Collection entries:
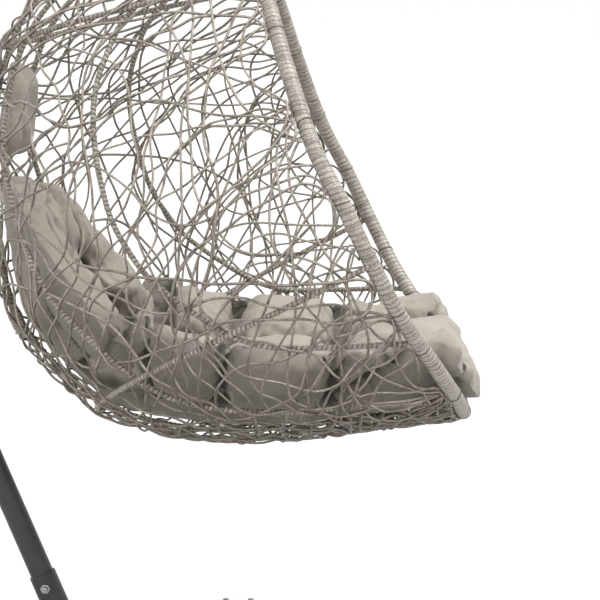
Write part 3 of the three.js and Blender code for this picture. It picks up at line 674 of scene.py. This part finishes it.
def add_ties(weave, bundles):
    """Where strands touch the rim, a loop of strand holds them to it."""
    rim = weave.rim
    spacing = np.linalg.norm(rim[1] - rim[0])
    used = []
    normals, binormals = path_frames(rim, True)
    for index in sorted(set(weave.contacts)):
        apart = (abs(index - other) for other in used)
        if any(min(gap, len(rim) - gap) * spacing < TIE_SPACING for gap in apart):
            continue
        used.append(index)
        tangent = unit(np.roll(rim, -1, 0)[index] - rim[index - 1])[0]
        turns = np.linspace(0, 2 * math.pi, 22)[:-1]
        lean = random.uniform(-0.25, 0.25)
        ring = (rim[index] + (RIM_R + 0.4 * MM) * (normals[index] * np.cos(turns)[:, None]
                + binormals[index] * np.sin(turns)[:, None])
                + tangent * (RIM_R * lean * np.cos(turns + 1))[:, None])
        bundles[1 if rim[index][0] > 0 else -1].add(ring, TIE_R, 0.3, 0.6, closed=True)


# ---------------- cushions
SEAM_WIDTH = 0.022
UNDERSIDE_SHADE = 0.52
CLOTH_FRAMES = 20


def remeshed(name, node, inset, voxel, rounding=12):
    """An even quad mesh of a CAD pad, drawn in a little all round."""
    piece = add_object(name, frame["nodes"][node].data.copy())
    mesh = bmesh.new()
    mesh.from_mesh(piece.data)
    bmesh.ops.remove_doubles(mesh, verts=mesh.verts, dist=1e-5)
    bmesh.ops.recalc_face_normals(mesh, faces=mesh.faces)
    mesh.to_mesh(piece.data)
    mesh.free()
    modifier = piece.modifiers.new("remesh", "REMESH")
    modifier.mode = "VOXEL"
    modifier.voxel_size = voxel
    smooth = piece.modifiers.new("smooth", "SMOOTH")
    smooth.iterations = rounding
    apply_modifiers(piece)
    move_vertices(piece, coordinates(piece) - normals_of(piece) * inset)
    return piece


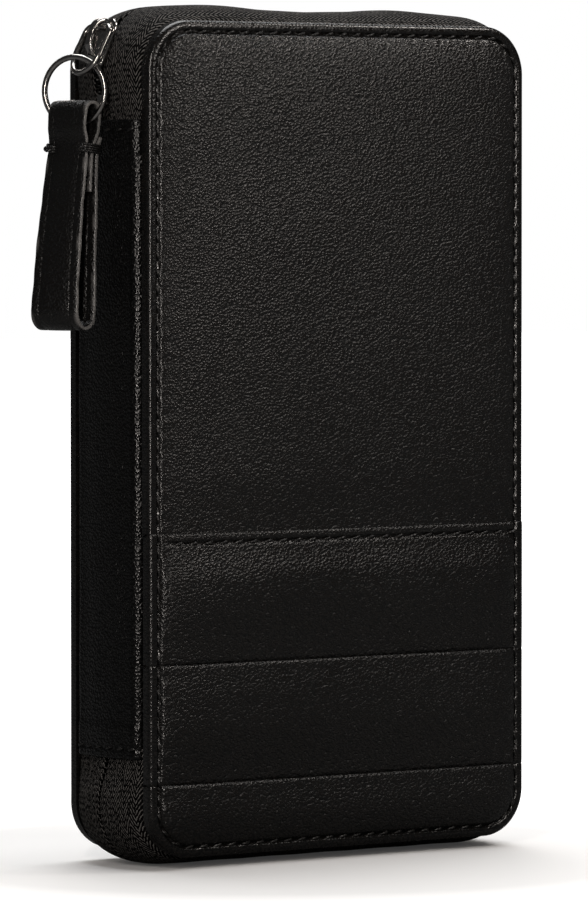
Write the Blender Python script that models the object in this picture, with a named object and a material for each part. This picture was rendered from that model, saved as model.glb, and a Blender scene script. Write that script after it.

**Work to do**
Return the lines above precisely as they appear, beginning at the first line and ending at the line with "CLOTH_FRAMES = 20", and nothing after it.

**Exercise solution**
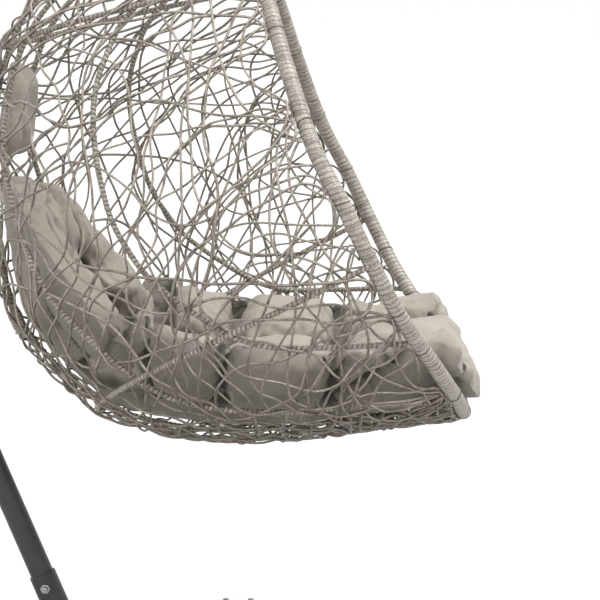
Write part 3 of the three.js and Blender code for this picture. It picks up at line 674 of scene.py. This part finishes it.
def add_ties(weave, bundles):
    """Where strands touch the rim, a loop of strand holds them to it."""
    rim = weave.rim
    spacing = np.linalg.norm(rim[1] - rim[0])
    used = []
    normals, binormals = path_frames(rim, True)
    for index in sorted(set(weave.contacts)):
        apart = (abs(index - other) for other in used)
        if any(min(gap, len(rim) - gap) * spacing < TIE_SPACING for gap in apart):
            continue
        used.append(index)
        tangent = unit(np.roll(rim, -1, 0)[index] - rim[index - 1])[0]
        turns = np.linspace(0, 2 * math.pi, 22)[:-1]
        lean = random.uniform(-0.25, 0.25)
        ring = (rim[index] + (RIM_R + 0.4 * MM) * (normals[index] * np.cos(turns)[:, None]
                + binormals[index] * np.sin(turns)[:, None])
                + tangent * (RIM_R * lean * np.cos(turns + 1))[:, None])
        bundles[1 if rim[index][0] > 0 else -1].add(ring, TIE_R, 0.3, 0.6, closed=True)


# ---------------- cushions
SEAM_WIDTH = 0.022
UNDERSIDE_SHADE = 0.52
CLOTH_FRAMES = 20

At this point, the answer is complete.